To digress just a bit, how is it that people who don't know anything about dogs become dog experts? How is it that Jon Katz -- who allows his dogs to worry sheep and calls it "herding," who believes stockdogs are trained with a clicker, who views the no-kill sheltering movement as a threat to America's children, who [as far as anyone knows] has never trained a dog to do much of anything and has never attended a real sheepdog trial even as a spectator -- how is it that Jon Katz has become, in his publisher's words, "one of the country's most respected" writers on dogs?
How is it that Merritt Clifton -- who wouldn't recognize scientific research if he tripped over it, who thinks German shepherds are bred to "herd," who can't be troubled to edit his spelling errors or find out what dogs are really bred for, who has [as far as anyone knows] never cared for or trained or even patted a pit bull, who has written about "the custom" [known only to him, apparently] "of docking pit bulls' tails so that warning signals are not easily recognized," and who writes that "temperament is not the issue, nor is it even relevant," since virtually all pit bulls are "bad moments" waiting to happen -- how is it that Clifton has become an "expert" on the breed?
"There isn't a shred of historical evidence" [Clifton writes] that pit bulls "were ever commonly kept as family pets (or indeed by anyone except dogfighters)" until the 1980s.
On the left: one example of a pit bull on a citrus crate label. I grew up in a region famous for its citrus crops, and love historic crate labels. Lots of the old ones feature popular breeds -- Airedales, Saint Bernards -- and these days modern breeds are occasionally photoshopped into old citrus labels. The Pup Brand label is an authentic oldie. This facsimile is for sale here.

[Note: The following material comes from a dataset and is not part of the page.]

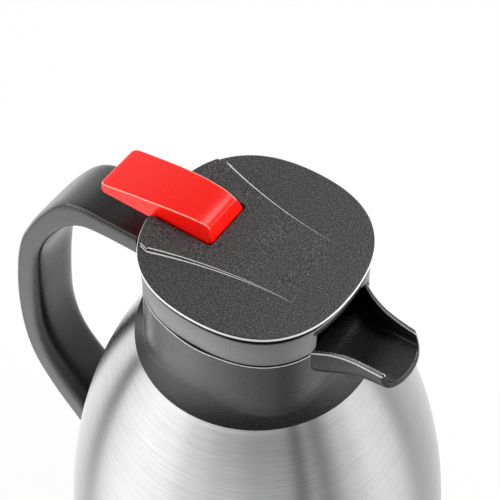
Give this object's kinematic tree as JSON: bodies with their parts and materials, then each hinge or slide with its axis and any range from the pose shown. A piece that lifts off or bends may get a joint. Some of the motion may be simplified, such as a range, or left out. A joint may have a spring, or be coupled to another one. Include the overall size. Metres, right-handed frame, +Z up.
{
  "type": "thermal carafe",
  "caption": "Double-walled steel thermal carafe with a side handle, an open pouring spout, a turn-in stopper lid and a thumb lever that lifts the pouring valve.",
  "frame": {"origin": "centre of the base on the plane of the table", "axes": "+Z up along the body's axis, +X to the spout, -X to the handle"},
  "size_m": [0.1974, 0.162, 0.2335],
  "materials": {
    "steel_brushed": "fine lines round the body",
    "steel_inner": "satin",
    "steel_hardware": "plain",
    "plate_grain": "fine spark grain",
    "band_satin": "satin",
    "collar_satin": "satin",
    "handle_satin": "soft satin",
    "inner_plastic": "plain",
    "white_plastic": "plain",
    "lever_red": "satin gloss, fine grain",
    "silicone": "soft matt",
    "black_rubber": "matt",
    "getter_metal": "dull"
  },
  "bodies": {
    "carafe": {"outer_shell": "steel_brushed", "inner_flask": "steel_inner", "outer_base": "steel_inner", "getter_disc": "getter_metal", "vacuum_plug": "steel_hardware", "base_cover": "inner_plastic", "foot_pad": "black_rubber", "collar": "collar_satin", "neck_insert": "inner_plastic", "neck_gasket": "silicone", "insert_gasket": "silicone", "handle_grip": "handle_satin", "handle_bracket": "steel_hardware", "upper_handle_screw": "steel_hardware", "lower_handle_screw": "steel_hardware", "screw_cap": "handle_satin"},
    "seal": {"stopper_seal": "silicone"},
    "lid": {"lid_plate": "plate_grain", "lid_housing": "band_satin", "stopper": "inner_plastic", "guide_bush": "white_plastic", "lever_pin": "steel_hardware", "lid_screws": "steel_hardware", "valve_spring": "steel_hardware"},
    "lever": {"lever": "lever_red", "rocker_arm": "inner_plastic"},
    "valve": {"valve_rod": "steel_hardware", "valve_disc": "inner_plastic", "valve_seal": "silicone", "lift_clip": "steel_hardware"}
  },
  "joints": [
    {"name": "lid_rise", "type": "slide", "parent": "carafe", "child": "seal", "axis": [0, 0, 1], "range_m": [0, 0.006]},
    {"name": "lid_turn", "type": "hinge", "parent": "seal", "child": "lid", "pos_m": [0, 0, 0.2], "axis": [0, 0, 1], "range_deg": [0, 180]},
    {"name": "lever_press", "type": "hinge", "parent": "lid", "child": "lever", "pos_m": [-0.024, 0, 0.2204], "axis": [0, -1, 0], "range_deg": [0, 9], "stiffness_Nm_per_rad": 0.47, "springref_deg": -14.32},
    {"name": "valve_lift", "type": "slide", "parent": "lid", "child": "valve", "axis": [0, 0, 1], "range_m": [0, 0.0039], "deforming": ["valve_spring"]}
  ],
  "couplings": [
    {"joint": "lid_rise", "follows": "lid_turn", "m_per_rad": 0.0019098},
    {"joint": "valve_lift", "follows": "lever_press", "m_per_rad": 0.0242}
  ]
}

At the top of this post is a photo of a book called The Dog Album. From the dust jacket: "For the nineteenth-century businessman, newly engaged couple, or Victorian family dressed in their Sunday best, a photo session was indeed a special occasion. Which makes it all the more fascinating to see how often the family dog participated in the event." The Dog Album includes a dozen or so photos of pit bull type dogs with their people. There are more pit bulls in this book than collies. More pit bulls than pugs, in fact. Even more pit bulls than Saint Bernards.
Vintage photos of people and their pit bulls are a staple on eBay. Here's a link to the photo below.
And here's a shot of a handsome pit bull with a group of railroad engineers:
On the right, a postcard of a lady. No, Zelig fans, it's not the same dog ;~)
A pit bull is the subject of New Yorker icon James Thurber's classic Snapshot of a Dog. "'An American bull terrier,' we used to say, proudly; none of your English bulls." "American bull terrier" was one of many names given to the dog now called a pit bull, according to American Kennel Gazette editor Arthur Frederick Jones. Jones wrote a chapter on terriers for the National Geographic Book of Dogs, and began the chapter with an appreciation of Joffre, the Staffordshire terrier his family owned when Jones was a boy.
Anyone familiar with pit bulls knows that these dogs have always been called bulldogs in rural areas and in southern parts of the U.S. When Laura Ingalls Wilder writes about the family bulldog, Jack, she's writing about a dog we would recognize as a pit bull. In the great
Listen to Texan Jim Crainer of Hawgs, Dawgs, and Hunting:
Hello David,[Crainer writes elsewhere that he favors the Carver line of pit bulls -- a fighting strain --and won't bother with a pit bull unless it's people friendly and can ride loose in the rig with other dogs.]
I appreciate you taking the time to write. Your question is "Do I hunt with pitbulls and do I presently have any pups I'm selling or giving away". First, Do I hunt with Bull dogs? Yes, but I only use them in a catch dog capacity. When the hog is bayed up, I get as close as I can and release a protected vest covered and cut collar wearing bull dog to go catch the hog. I dont have bull dogs that I let hunt for me, but know of some people who do. Its just a personal preference on type of dogs is the reason I dont. Suprisingly to alot of people, some strains of bull dogs are good hunters and have a good nose especially for rig or hood hunting. But its like any breed of dog, you have to find the right dog to do it with. Such as, just because a fella has a blackmouth cur or a catahoula doesnt mean he will bay cattle or hogs. Or just because a person has a walker hound doesnt mean he will tree a coon. You have to go thru a number of them or get them from reputible breeders to find one that will work for you. Second, Do I have any bull dogs puppies to sell or give away? I usually raise one litter of bull dog pups a year, there is a picture of the two I kept on the baydog pictures, Under Dogs, picture #3. I do sell them occasionally when I raise a litter. Thanks again for your question.
If Merritt Clifton actually knew much about dogs, or cared enough to study the history of dogs in the U.S., he would know all this. Pit bulls -- bulldogs -- have been common for the better part of a century and a half, though not as ubiquitous as they are today. They were, and are, kept and loved by all sorts of people.
The photo below was taken in the 1890s. The toddler is my maternal great-aunt [a wonderful woman who loved dogs, and owned some legendary ones -- legendary in our household, anyway] and her uncle Albert. Albert was crippled: the dog in the photo is helping to hide Albert's legs in addition to providing support for the child. Seventy years after this photo was taken, my great-aunt remembered the dog's name and spoke of him fondly as "our bulldog." Her parents were hard-working, pragmatic Iowa farmers who liked good dogs and didn't keep bad ones. They were not dogfighters.